There is a pervasive mental sickness that Zionism imposes upon us, an auto-retardation in which identification of simple cause and effect becomes impossible. You set up tent in a cave; there is a nest of killer bees in the cave; the killer bees keep stinging you. What do you mean? Do you love killer bees? Don’t you know killer bees have been stinging people for centuries before I entered this cave? Why are you apologizing for killer bees? Shut up.

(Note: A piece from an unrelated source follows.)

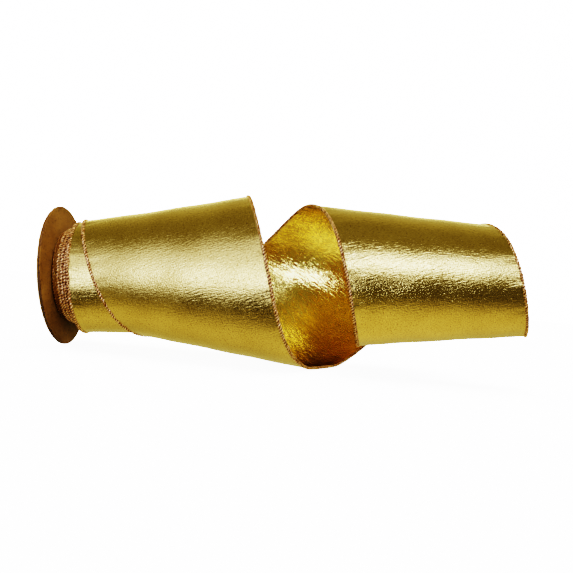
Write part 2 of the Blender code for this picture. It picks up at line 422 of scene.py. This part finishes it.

But I am still understating the case. Zionism does not only impose upon us the burden of this decision, it ensures we will make it wrongly. The primitive looks at power and equates it with freedom; he sees the king and his magic stick and says ‘if I had that magic stick, I could do whatever I want’. But the man with the stick knows better. ‘Uneasy lies the head that wears the crown’ or, translated into modern English, ‘it’s tough out there for a pimp’, or, in Nerd, ‘a wide range of social and economic factors impose systemic constraints on elite political actors, which means that they tend to do similar things in similar situations regardless of ideology, which, if it presents too much of an obstacle, will be modified until it doesn’t’. You wouldn’t do this hostage deal; I wouldn’t do this hostage deal, but no-one asked you to do a hostage deal because you’re not in a position to do it or not. And if you would be, you would.
(Here ends the coherent part of the article. The rest is kind of meandering nonsense, but I typed it out now, and I’m not going to delete it. Content go brrr.)